■ What you have to do ■
Repeat the whole listing exactly.
###
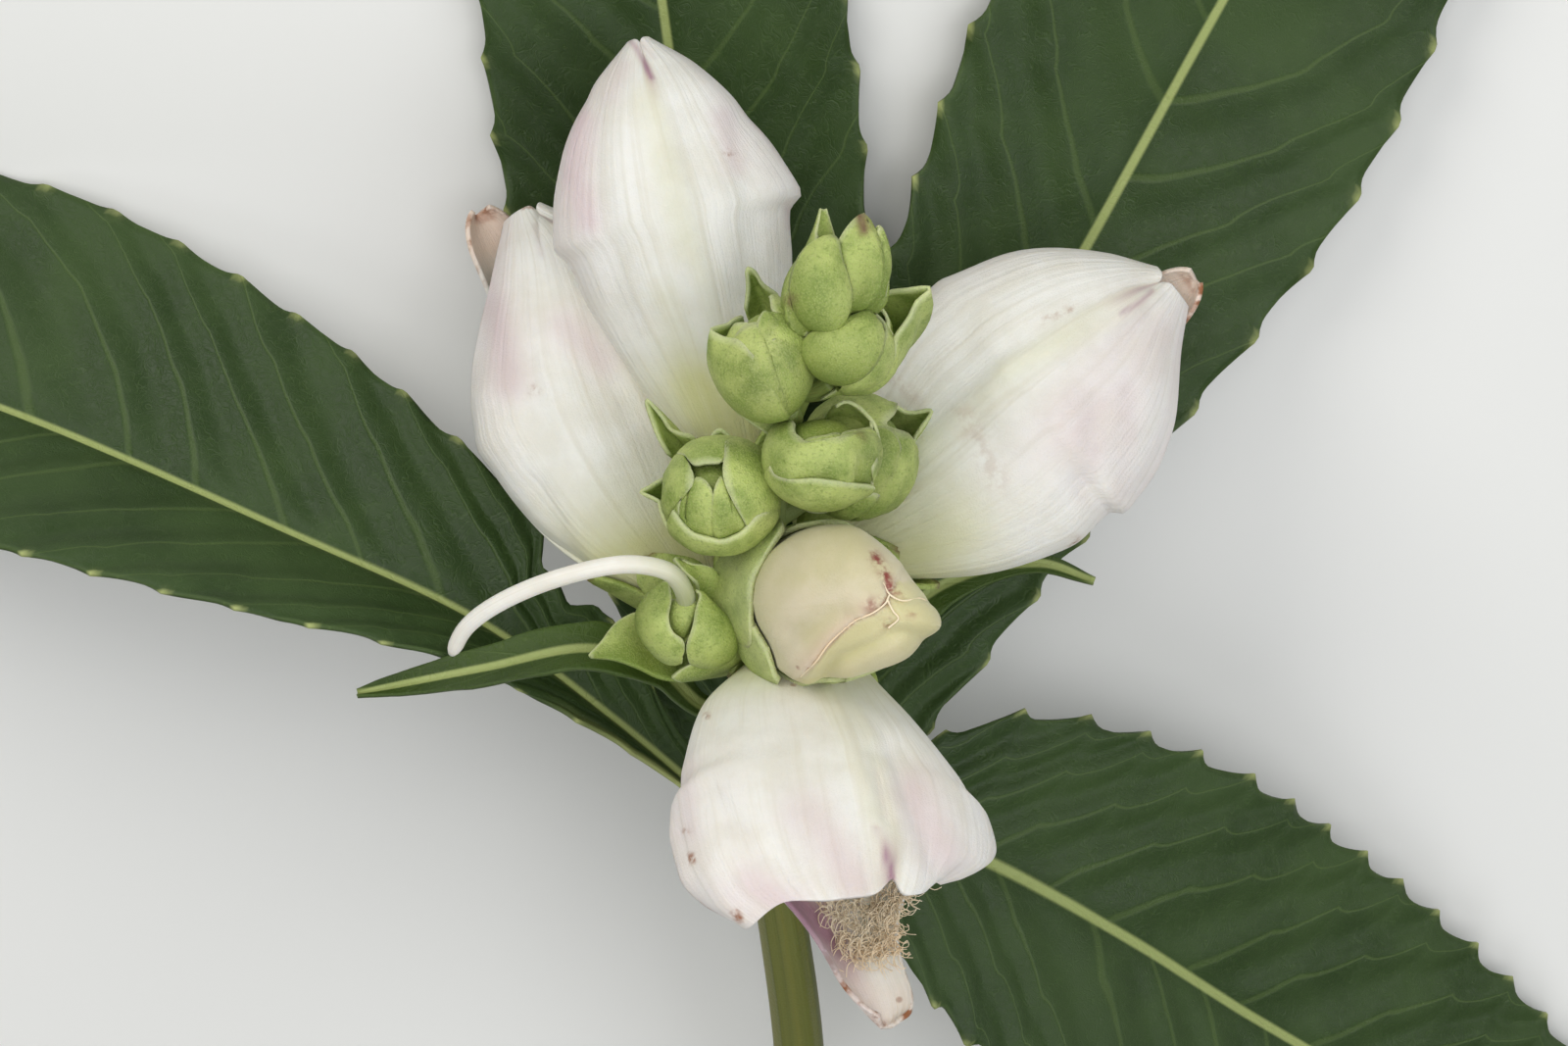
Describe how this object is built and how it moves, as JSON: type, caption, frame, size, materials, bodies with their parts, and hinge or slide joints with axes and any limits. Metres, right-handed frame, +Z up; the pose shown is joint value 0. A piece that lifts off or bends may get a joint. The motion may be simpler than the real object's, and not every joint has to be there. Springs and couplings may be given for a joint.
{
  "type": "pink turtlehead",
  "caption": "Cut flowering stem of pink turtlehead lying down, with near-white two-lipped corollas, a spike of green buds and dark toothed leaves",
  "frame": {"origin": "centre of the lying stem's outer box, on the surface it rests on", "axes": "+Z up from the surface, the flower spike points to +Y and the cut end of the stem to -Y, +X to the right seen from above with the spike away from the viewer"},
  "size_m": [0.1866, 0.1942, 0.0602],
  "materials": {
    "petal_white": "satin, slightly translucent petal",
    "petal_young": "satin unopened petal",
    "bud_green": "matt, finely granular sepal",
    "leaf_green": "satin, veined leaf",
    "stem_green": "satin, ridged stem",
    "style_white": "satin style"
  },
  "bodies": {
    "root": {"stem": "stem_green", "leaf_left": "leaf_green", "leaf_right": "leaf_green", "leaf_back": "leaf_green", "leaf_back_right": "leaf_green", "bract_leaf_left": "leaf_green", "bract_leaf_right": "leaf_green", "corolla_top": "petal_white", "corolla_left": "petal_white", "corolla_right": "petal_white", "corolla_bottom": "petal_white", "calyx_top": "bud_green", "calyx_left": "bud_green", "calyx_right": "bud_green", "calyx_bottom": "bud_green", "young_corolla": "petal_young", "calyx_young": "bud_green", "bud_tip": "bud_green", "bud_upper_left": "bud_green", "bud_upper_right": "bud_green", "bud_right": "bud_green", "bud_far_right": "bud_green", "bud_left": "bud_green", "calyx_spent": "bud_green", "style": "style_white"}
  },
  "joints": []
}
###
■ Final answer ■
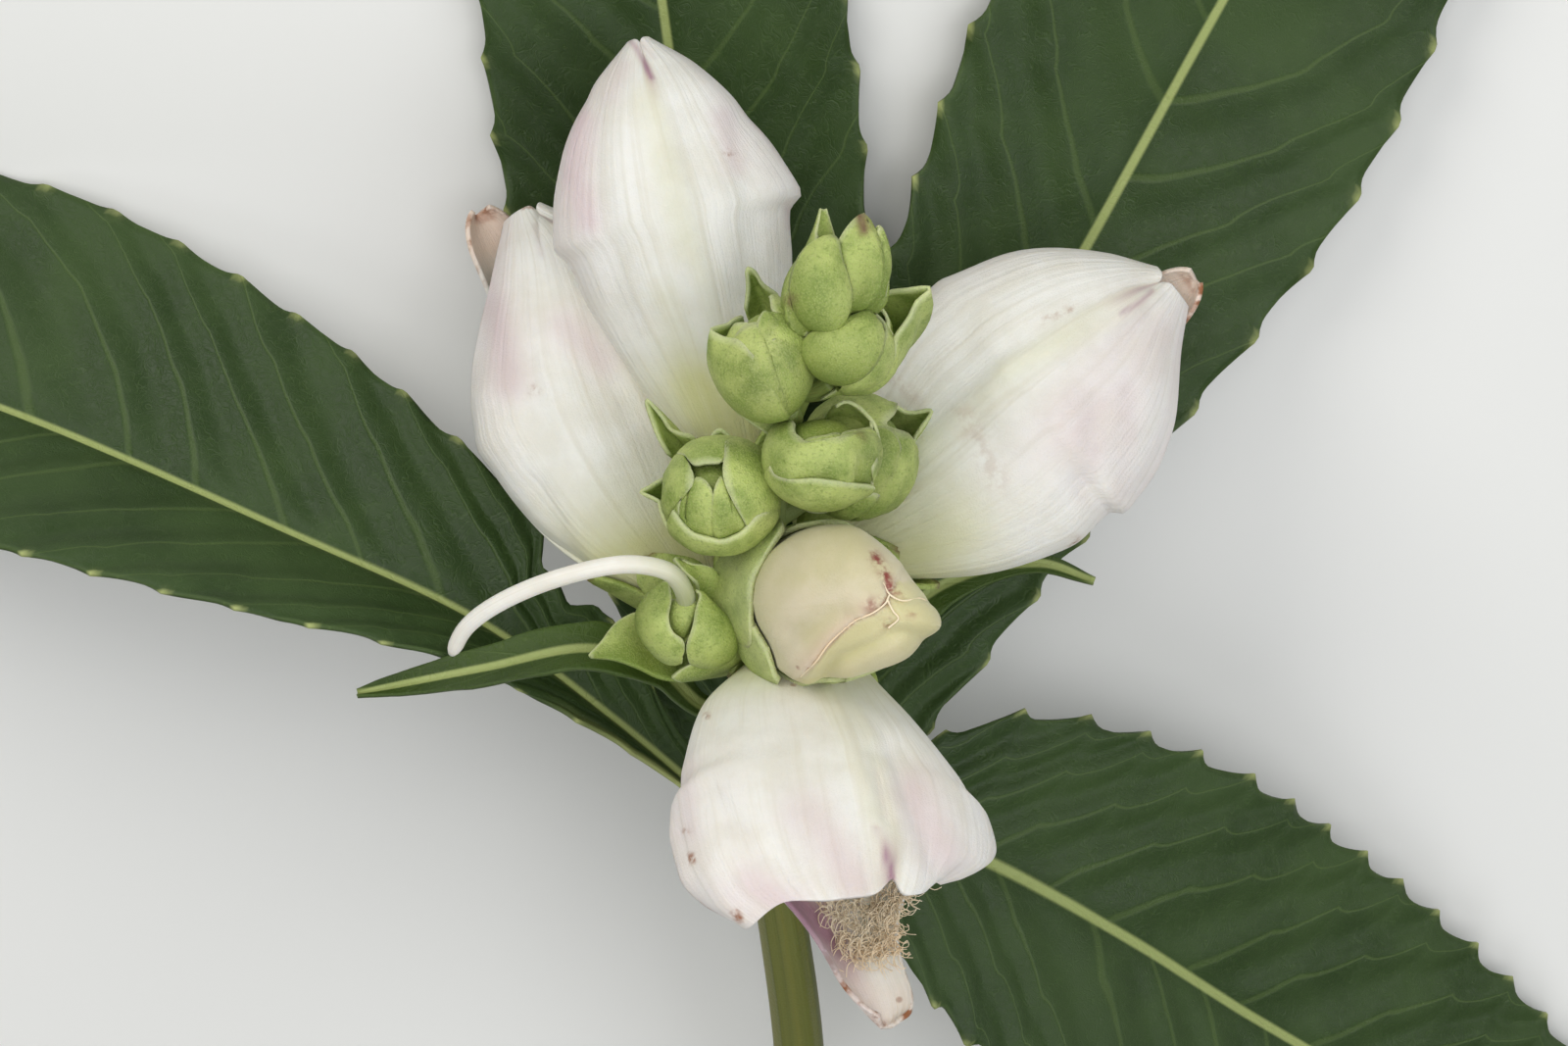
Describe how this object is built and how it moves, as JSON: type, caption, frame, size, materials, bodies with their parts, and hinge or slide joints with axes and any limits. Metres, right-handed frame, +Z up; the pose shown is joint value 0. A piece that lifts off or bends may get a joint. The motion may be simpler than the real object's, and not every joint has to be there. Springs and couplings may be given for a joint.
{
  "type": "pink turtlehead",
  "caption": "Cut flowering stem of pink turtlehead lying down, with near-white two-lipped corollas, a spike of green buds and dark toothed leaves",
  "frame": {"origin": "centre of the lying stem's outer box, on the surface it rests on", "axes": "+Z up from the surface, the flower spike points to +Y and the cut end of the stem to -Y, +X to the right seen from above with the spike away from the viewer"},
  "size_m": [0.1866, 0.1942, 0.0602],
  "materials": {
    "petal_white": "satin, slightly translucent petal",
    "petal_young": "satin unopened petal",
    "bud_green": "matt, finely granular sepal",
    "leaf_green": "satin, veined leaf",
    "stem_green": "satin, ridged stem",
    "style_white": "satin style"
  },
  "bodies": {
    "root": {"stem": "stem_green", "leaf_left": "leaf_green", "leaf_right": "leaf_green", "leaf_back": "leaf_green", "leaf_back_right": "leaf_green", "bract_leaf_left": "leaf_green", "bract_leaf_right": "leaf_green", "corolla_top": "petal_white", "corolla_left": "petal_white", "corolla_right": "petal_white", "corolla_bottom": "petal_white", "calyx_top": "bud_green", "calyx_left": "bud_green", "calyx_right": "bud_green", "calyx_bottom": "bud_green", "young_corolla": "petal_young", "calyx_young": "bud_green", "bud_tip": "bud_green", "bud_upper_left": "bud_green", "bud_upper_right": "bud_green", "bud_right": "bud_green", "bud_far_right": "bud_green", "bud_left": "bud_green", "calyx_spent": "bud_green", "style": "style_white"}
  },
  "joints": []
}